Begin at the line containing "obj.matrix_world = world" in the entries below and end at the line containing "obj.data.transform(world)"; transcribe that range exactly and nothing outside it.

**RECORDS FOR THE TASK**:
►

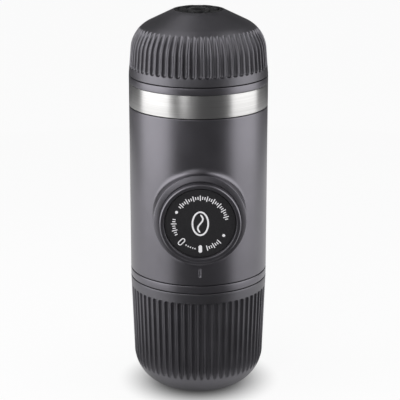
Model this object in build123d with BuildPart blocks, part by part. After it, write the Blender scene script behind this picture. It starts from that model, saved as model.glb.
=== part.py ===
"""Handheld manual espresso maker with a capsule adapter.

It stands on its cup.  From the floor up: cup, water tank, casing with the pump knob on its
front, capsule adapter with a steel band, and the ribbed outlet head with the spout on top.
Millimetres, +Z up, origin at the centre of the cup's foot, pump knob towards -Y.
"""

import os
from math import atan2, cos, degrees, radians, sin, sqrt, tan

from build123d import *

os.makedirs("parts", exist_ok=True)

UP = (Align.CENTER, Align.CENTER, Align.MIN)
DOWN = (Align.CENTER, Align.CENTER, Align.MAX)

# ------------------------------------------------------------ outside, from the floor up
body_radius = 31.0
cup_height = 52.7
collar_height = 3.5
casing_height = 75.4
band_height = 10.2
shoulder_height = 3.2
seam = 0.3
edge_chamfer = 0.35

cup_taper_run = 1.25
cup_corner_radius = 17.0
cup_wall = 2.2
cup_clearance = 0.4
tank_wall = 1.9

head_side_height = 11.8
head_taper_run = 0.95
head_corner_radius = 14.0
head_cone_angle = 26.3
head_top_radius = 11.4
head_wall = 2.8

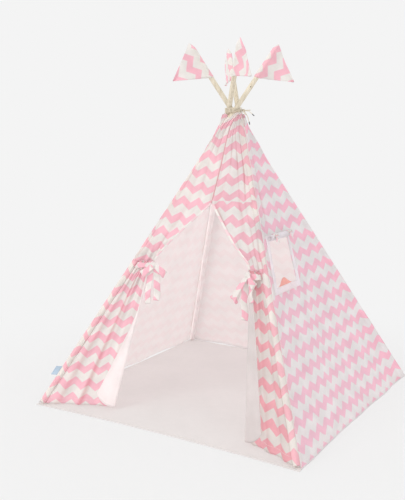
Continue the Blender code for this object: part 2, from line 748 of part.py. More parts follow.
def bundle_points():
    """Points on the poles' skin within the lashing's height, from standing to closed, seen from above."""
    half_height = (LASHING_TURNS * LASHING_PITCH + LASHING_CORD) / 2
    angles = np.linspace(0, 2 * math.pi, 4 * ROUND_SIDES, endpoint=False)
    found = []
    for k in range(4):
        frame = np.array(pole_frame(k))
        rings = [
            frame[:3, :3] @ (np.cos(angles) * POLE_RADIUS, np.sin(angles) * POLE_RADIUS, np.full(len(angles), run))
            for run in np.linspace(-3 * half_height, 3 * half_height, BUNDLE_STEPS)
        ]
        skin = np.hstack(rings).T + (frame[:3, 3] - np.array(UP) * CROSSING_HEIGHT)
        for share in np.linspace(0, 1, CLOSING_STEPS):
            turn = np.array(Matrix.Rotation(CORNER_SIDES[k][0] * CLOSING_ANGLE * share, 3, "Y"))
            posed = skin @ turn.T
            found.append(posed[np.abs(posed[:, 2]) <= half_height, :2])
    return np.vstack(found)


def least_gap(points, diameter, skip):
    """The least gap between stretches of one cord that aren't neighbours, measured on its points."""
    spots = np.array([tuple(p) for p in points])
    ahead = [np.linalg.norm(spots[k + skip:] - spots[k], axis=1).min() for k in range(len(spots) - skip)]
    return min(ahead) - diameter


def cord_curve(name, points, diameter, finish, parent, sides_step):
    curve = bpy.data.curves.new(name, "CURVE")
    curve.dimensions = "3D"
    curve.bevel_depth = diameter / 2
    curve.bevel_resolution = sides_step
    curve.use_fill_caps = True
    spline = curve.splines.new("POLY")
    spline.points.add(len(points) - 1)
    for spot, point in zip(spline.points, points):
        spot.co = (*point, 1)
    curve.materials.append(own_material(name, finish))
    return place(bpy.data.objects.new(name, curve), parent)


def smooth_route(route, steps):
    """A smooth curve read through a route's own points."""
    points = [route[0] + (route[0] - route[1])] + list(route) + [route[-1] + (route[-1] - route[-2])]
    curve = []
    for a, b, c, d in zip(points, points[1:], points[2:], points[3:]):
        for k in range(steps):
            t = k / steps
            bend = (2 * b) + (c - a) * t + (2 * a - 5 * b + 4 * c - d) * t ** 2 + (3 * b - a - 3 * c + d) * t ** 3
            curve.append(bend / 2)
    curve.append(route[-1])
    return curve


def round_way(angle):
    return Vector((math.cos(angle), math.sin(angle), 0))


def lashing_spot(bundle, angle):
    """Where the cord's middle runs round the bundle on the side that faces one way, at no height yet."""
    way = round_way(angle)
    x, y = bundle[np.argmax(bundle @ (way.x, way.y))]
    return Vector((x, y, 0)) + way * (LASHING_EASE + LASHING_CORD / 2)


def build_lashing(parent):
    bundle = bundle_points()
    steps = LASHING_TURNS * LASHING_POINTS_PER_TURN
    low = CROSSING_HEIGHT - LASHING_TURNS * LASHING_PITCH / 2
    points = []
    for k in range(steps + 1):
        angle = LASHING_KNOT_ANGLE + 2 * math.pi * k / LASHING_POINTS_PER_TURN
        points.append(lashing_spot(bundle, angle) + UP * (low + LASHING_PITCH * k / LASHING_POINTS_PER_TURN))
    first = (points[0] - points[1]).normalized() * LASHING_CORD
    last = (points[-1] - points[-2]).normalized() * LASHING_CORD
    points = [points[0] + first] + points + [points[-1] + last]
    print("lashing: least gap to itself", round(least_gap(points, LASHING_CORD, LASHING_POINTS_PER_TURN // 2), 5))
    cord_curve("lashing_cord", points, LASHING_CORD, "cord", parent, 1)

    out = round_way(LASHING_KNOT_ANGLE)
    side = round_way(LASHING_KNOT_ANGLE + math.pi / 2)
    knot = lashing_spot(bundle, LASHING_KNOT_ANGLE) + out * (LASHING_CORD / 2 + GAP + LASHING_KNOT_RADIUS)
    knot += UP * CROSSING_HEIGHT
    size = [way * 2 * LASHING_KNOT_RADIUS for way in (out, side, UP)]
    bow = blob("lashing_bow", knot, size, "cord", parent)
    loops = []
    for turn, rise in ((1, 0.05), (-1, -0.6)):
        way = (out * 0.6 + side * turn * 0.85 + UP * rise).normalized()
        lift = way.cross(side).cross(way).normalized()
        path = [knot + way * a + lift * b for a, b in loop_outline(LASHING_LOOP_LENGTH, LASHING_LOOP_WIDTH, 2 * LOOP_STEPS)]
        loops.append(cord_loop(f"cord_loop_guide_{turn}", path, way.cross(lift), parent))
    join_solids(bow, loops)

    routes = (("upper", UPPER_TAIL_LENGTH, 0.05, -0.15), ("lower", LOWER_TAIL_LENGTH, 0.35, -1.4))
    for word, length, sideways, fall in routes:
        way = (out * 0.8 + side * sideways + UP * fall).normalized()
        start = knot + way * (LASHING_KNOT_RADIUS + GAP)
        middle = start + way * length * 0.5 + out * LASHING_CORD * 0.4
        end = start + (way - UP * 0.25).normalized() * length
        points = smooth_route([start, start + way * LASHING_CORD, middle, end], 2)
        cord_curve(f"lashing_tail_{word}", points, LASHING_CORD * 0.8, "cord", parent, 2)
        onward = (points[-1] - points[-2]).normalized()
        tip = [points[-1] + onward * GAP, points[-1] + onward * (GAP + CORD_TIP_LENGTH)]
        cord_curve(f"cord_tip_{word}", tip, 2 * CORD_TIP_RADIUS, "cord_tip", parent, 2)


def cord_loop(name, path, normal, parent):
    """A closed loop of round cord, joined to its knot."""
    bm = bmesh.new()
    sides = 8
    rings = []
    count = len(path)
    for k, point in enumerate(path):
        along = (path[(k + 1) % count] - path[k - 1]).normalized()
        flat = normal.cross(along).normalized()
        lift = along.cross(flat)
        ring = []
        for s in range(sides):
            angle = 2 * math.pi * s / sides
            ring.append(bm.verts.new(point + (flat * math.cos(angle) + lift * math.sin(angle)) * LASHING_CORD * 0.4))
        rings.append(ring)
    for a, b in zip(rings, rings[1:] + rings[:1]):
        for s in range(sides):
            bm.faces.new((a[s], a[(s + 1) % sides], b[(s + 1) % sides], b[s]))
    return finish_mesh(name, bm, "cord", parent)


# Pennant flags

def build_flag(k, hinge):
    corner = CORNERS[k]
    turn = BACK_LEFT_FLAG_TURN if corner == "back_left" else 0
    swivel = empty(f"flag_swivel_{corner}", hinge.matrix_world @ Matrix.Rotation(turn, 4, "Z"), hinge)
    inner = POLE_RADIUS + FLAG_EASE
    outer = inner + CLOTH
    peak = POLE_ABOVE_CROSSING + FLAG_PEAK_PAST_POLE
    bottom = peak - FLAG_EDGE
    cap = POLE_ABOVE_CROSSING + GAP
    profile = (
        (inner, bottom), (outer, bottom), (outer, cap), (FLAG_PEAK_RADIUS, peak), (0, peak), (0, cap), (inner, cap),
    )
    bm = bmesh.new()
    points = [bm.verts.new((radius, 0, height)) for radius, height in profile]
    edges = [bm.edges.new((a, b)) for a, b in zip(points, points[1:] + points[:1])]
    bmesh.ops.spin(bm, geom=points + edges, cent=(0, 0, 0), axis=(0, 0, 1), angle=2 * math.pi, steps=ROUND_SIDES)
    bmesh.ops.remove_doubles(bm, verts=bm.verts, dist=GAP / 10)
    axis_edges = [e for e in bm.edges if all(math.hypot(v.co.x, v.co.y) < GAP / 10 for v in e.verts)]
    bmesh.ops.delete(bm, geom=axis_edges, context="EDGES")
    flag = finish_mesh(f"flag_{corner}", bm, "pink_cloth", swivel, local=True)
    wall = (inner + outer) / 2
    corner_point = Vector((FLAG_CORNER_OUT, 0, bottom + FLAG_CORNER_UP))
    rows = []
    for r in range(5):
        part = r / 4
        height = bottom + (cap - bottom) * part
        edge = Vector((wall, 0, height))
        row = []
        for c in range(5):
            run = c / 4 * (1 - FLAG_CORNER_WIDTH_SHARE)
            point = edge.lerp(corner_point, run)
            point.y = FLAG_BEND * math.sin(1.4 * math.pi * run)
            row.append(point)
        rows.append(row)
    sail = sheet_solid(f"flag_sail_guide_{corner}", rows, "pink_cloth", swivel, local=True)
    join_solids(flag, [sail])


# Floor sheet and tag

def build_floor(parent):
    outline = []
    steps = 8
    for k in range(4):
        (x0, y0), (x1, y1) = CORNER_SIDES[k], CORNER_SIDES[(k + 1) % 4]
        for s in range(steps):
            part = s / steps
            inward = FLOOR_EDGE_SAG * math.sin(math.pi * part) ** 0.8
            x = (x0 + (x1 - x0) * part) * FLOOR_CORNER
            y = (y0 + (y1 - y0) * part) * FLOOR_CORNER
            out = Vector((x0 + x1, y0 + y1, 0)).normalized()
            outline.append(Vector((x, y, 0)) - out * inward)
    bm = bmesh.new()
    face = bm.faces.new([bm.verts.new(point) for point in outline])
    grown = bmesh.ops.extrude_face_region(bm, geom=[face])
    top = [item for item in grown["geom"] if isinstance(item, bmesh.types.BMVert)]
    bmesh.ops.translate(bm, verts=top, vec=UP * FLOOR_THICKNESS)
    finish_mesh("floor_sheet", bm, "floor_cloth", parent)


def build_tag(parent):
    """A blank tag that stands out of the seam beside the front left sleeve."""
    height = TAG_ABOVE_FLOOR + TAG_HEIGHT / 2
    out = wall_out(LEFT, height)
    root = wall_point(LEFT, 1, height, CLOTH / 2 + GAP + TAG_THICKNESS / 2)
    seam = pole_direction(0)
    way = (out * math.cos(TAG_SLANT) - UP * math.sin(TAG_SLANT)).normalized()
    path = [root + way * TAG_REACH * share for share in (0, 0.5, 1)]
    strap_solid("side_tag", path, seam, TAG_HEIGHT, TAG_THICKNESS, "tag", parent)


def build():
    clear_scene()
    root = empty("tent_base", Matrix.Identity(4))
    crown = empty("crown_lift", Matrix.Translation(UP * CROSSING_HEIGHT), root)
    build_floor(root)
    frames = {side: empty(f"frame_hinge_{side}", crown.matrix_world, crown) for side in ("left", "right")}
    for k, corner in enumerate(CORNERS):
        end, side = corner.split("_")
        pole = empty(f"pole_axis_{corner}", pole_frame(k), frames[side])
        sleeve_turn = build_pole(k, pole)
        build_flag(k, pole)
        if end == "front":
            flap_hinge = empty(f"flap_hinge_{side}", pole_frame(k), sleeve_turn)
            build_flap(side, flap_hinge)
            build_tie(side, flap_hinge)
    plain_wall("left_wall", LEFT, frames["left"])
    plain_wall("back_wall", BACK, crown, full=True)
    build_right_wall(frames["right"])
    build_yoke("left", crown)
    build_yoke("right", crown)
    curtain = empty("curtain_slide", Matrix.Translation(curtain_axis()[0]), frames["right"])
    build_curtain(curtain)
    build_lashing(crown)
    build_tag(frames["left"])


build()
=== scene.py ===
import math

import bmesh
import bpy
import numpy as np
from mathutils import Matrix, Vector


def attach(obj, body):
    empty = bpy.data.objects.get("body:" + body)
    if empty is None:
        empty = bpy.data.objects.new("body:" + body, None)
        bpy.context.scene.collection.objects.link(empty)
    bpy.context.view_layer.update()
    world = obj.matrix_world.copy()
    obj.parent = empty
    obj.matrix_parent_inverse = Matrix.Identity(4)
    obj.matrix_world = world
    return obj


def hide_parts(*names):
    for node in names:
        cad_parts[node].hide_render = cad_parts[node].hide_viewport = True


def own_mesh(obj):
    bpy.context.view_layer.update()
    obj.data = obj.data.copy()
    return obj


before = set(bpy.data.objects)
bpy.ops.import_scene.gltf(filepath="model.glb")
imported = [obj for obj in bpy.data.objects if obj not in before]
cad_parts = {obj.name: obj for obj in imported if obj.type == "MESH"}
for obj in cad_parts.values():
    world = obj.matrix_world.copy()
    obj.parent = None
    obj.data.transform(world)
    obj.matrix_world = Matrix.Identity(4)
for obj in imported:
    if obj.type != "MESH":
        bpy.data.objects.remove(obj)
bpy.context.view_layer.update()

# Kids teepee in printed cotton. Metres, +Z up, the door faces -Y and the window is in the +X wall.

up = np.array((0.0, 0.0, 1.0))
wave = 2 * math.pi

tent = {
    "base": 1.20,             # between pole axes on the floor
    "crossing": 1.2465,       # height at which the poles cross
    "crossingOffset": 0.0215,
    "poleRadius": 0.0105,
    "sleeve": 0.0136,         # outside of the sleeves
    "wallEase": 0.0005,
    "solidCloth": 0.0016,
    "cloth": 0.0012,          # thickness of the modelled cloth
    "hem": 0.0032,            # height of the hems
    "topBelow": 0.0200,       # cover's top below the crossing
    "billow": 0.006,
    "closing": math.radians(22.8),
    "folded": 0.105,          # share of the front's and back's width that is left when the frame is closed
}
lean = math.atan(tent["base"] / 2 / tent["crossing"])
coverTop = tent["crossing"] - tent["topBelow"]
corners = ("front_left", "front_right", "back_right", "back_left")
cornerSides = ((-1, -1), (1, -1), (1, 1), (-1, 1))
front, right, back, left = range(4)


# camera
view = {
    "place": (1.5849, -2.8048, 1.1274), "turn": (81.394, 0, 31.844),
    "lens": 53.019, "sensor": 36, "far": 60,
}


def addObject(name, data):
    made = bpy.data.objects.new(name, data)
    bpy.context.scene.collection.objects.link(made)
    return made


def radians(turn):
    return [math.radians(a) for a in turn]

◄

**TASK SOLUTION**:
    obj.matrix_world = world
    return obj


def hide_parts(*names):
    for node in names:
        cad_parts[node].hide_render = cad_parts[node].hide_viewport = True


def own_mesh(obj):
    bpy.context.view_layer.update()
    obj.data = obj.data.copy()
    return obj


before = set(bpy.data.objects)
bpy.ops.import_scene.gltf(filepath="model.glb")
imported = [obj for obj in bpy.data.objects if obj not in before]
cad_parts = {obj.name: obj for obj in imported if obj.type == "MESH"}
for obj in cad_parts.values():
    world = obj.matrix_world.copy()
    obj.parent = None
    obj.data.transform(world)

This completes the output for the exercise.